His salary will be your expense spent on this digital marketing project. If you have registered for a premium version of an SEO audit tool, the payment that goes for this will add up to your digital marketing expenses.
In case you are not keeping a track of all the associated expenses, you will not be able to accurately figure out how much the SEO effort has benefitted you over a certain period.
3. Track What You’re Promoting
Certainly, you need to keep an eye on the product/ service, or idea that you’re trying to promote.
Only by doing this will you be able to see growth, stagnancy, or decline in the product purchase over time. The graphs and charts will show you that you are selling more units of your product since you have launched this campaign.

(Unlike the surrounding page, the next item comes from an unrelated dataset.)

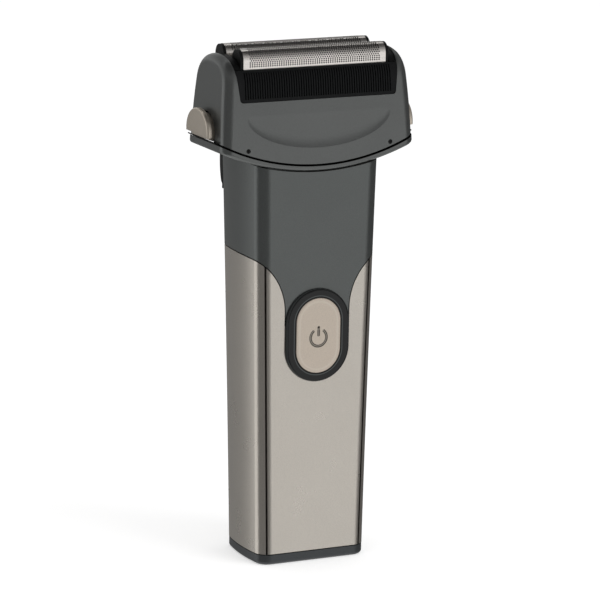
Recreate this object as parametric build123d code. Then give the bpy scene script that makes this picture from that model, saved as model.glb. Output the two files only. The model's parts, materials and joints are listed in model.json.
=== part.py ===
"""Twin-foil electric shaver, modelled as the pieces that it comes apart into.

Millimetres. +Z is up the handle, the shaving button faces -Y, and +X runs along the foils.
The origin is the middle of the flat base.
"""
from math import cos, hypot, radians, sin, sqrt
import os

from build123d import *

# ---------------------------------------------------------------- handle form
FORM_H = 120.0            # height over which the three handle sections are given
BASE_W, MID_W, NECK_W = 36.4, 38.75, 41.4    # widths at the base, half way and at the neck
BASE_D, MID_D, NECK_D = 26.4, 27.5, 29.6     # depths at the same three heights
SIDE_R, SIDE_Y = 65.0, -0.7    # the sides bulge in plan: their radius, and where they are widest
BODY_R = 4.0              # radius of the handle's upright corners
WALL = 1.8                # casing wall
FIT = 0.12                # clearance between pieces that push together
OVERRUN = 6.0             # how far a short cut runs past what it cuts

CAP_H = 3.1               # bottom cap
CAP_EDGE = 1.2            # its rounded lower edge
SPIGOT_H = 3.0            # how far spigots go into the shell above or below
SPIGOT_T = 1.4
LINE_GAP = 0.3            # shadow line between stacked casing pieces
SPLIT_Z = 94.3            # champagne shells end and the dark neck begins
TONGUE_Z, TONGUE_R = 77.5, 19.2    # the neck's tongue flares out on this radius from this height
TONGUE_RUN = 3.6          # its straight sides below that, beside the button's bezel
SEAM_INSET = 3.1          # front seam, in from the handle's side
SEAM_GAP = 0.55

# ---------------------------------------------------------------- head form
HEAD_Y = -1.2             # middle plane of the head
SEAM_Z = 121.5            # lowest point of the curved parting line under the head
SEAM_R = 70.0             # its radius
HEAD_W, BELLY_IN, TOP_IN = 62.0, 0.65, 2.45    # width at the rim, and how far each side leans in above it
HEAD_D = 27.3
HEAD_UNDER, HEAD_BELLY, HEAD_H, HEAD_OVER = 2.5, 16.5, 32.5, 3.0    # their heights from the seam
SHOULDER_Y, SHOULDER_DROP = 11.6, 7.6
CROWN_Y, CROWN_DROP = 5.5, 0.7
HEAD_R = 2.8
HEAD_WALL = 1.6
HEAD_GAP = 0.5
COLLAR_T, COLLAR_R = 1.55, 76.0    # thickness in the middle, and the underside's flatter radius
COLLAR_PROUD = 0.25
COLLAR_EDGE = 1.0
COLLAR_LINE = 0.3         # shadow line between collar and neck
COLLAR_SPIGOT = 7.0       # how far its ring reaches down into the neck
COLLAR_HOLE_W, COLLAR_HOLE_D = 30.4, 15.8    # opening that the drive comes up through

WINDOW_DROP, WINDOW_FLARE = 13.1, 0.12
WINDOW_LIP = 0.95         # the frame's end that shows past each foil
WINDOW_R = 1.0
DISH_HALF, DISH_H, DISH_UNDER, DISH_DEPTH, DISH_R = 26.4, 11.85, 2.9, 1.0, 7.6
DISH_TILT, DISH_OUT = 29.0, 4.0
COMB_DROP, COMB_SUNK = 3.8, 0.05
RIB_PITCH, RIB_GROOVE, RIB_DEPTH = 0.78, 0.38, 0.45
RIB_SIDE, RIB_UNDER, RIB_OVER = 1.5, 1.0, 0.6    # plain margins round the ribs

# ---------------------------------------------------------------- foils and cutters
FOIL_PITCH = 12.2
FOIL_HALF = 23.0
FOIL_W, FOIL_T = 6.4, 0.2
FOIL_PROUD, FOIL_H = 2.0, 6.7    # crest over the head's top, and the foil's height
FOIL_FLOAT = 1.0          # how far a foil gives way
CARRIER_H, CARRIER_T, CARRIER_END = 2.8, 0.4, 0.9
CARRIER_PROUD, END_SUNK = 0.15, 0.1    # its rails stand out past the foil, its end plates stay in
HOOK_L, HOOK_H, HOOK_HALF = 0.8, 1.1, 2.0
POCKET_GAP, POCKET_SIDE = 0.25, 0.2
FRAME_UNDER, FRAME_IN = 0.6, 3.1    # the frame starts below the window, and stops inside the head
FRAME_SUNK = 0.35
MID_BAR_UNDER, RAIL_UP = 2.0, 1.2   # middle bar and side rails, from the foil carriers' undersides
LEG_IN, LEG_OUT, LEG_GAP = 2.5, 3.0, 0.3    # each leg, either way from its head screw
FRAME_JOIN = 0.5          # how far the frame's bars run into its ends
BLADE_GAP, BLADE_T, BLADE_PITCH = 0.25, 0.4, 1.9
CUTTER_SHORT = 2.4        # a cutter ends this far inside its foil
CUTTER_DROP, SPINE_UP, SPINE_HALF = 3.5, 0.7, 2.2
HUB_HALF_X, HUB_HALF_Y, HUB_DROP = 4.5, 2.6, 1.5
DRIVE_TRAVEL = 1.1        # half stroke of the cutters

# ---------------------------------------------------------------- drive
POST_X, POST_Y, POST_DEEP = 4.4, 3.0, 3.2
SOCKET_GAP, POST_ROOM = 0.1, 0.3    # beside each post, and over it with the foil pressed right down
SLOT_X, SLOT_Y = 0.6, 0.4    # room round each post in the deck, past its travel
BRIDGE_UP, BRIDGE_T, BRIDGE_IN = 2.9, 2.8, 7.0    # its rise over the rim line, at its ends
DECK_IN, DECK_HALF_Y, DECK_DROP, DECK_WALL = 7.0, 9.8, 6.0, 1.6
SEAL_HALF, SEAL_W, SEAL_T, SEAL_GAP = 7.0, 6.0, 0.8, 0.3
LEAF_T, LEAF_HALF_Y, FOOT_L, FOOT_DROP = 0.6, 5.0, 3.5, 1.1
SPRING_WIRE, SPRING_R, SPRING_TURNS = 0.36, 3.1, 4
MOTOR_Y = 0.4
MOTOR_R, MOTOR_FLAT, MOTOR_L = 10.2, 7.75, 28.0
MOTOR_WALL, MOTOR_FACE = 0.9, 1.6    # its can, and the can's front plate
MAGNET_T, MAGNET_END = 1.7, 4.0
CORE_R, CORE_END = 6.4, 5.5          # wound core, and how far it stops short of each end
MOTOR_SCREW_X, MOTOR_SCREW_PAST = 6.0, 0.4
END_CAP_H = 3.2
SHAFT_R, SHAFT_GAP, SHAFT_DEEP, SHAFT_TIP = 1.0, 0.05, 1.6, 0.3
BEARING_R, BEARING_H = 2.5, 2.6
BRACKET_T = 1.6
THROW = 1.0               # offset of the eccentric pin
PIN_GAP, PIN_SHORT = 0.2, 0.3    # room round the circle that the pin sweeps, and over the pin
HUB_R, HUB_UP, HUB_H, PIN_R = 3.5, 3.0, 6.0, 1.0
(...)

Similarly, if you see that there is no reasonable growth in the buying behaviors or product sales, then you may think that you need to revise the marketing strategy because there is no or less than expected ROI.
4. Track Non-Financial Metrics
It’s not always the monetary returns that matter for various companies in their initial phases of establishments. Some companies merely look for more and more subscribers and followers for their products/ services.
When it comes to social development campaigns, it’s more about creating the awareness amongst masses. These non-financial metrics can be useful in the future and materialize certain hidden opportunities.
Therefore, keeping track of these sorts of metrics is equally important.
Summary & Takeaways
In this article, we covered:
- An overview of marketing ROI
- Examples of marketing ROI
- What kind of ROI you should expect
- Challenges of measuring ROI
- How to calculate ROI
Marketing ROI is the key performance indicator for businesses, both big and small.
This article breaks down marketing ROI and explains how to calculate it.
With the introduction of more digital analytical tools and calculators, it has become easier for marketers to develop an understanding of all the associated terms. Marketing ROI is important for the marketing department to justify its expenses in marketing campaigns and to remain competitive.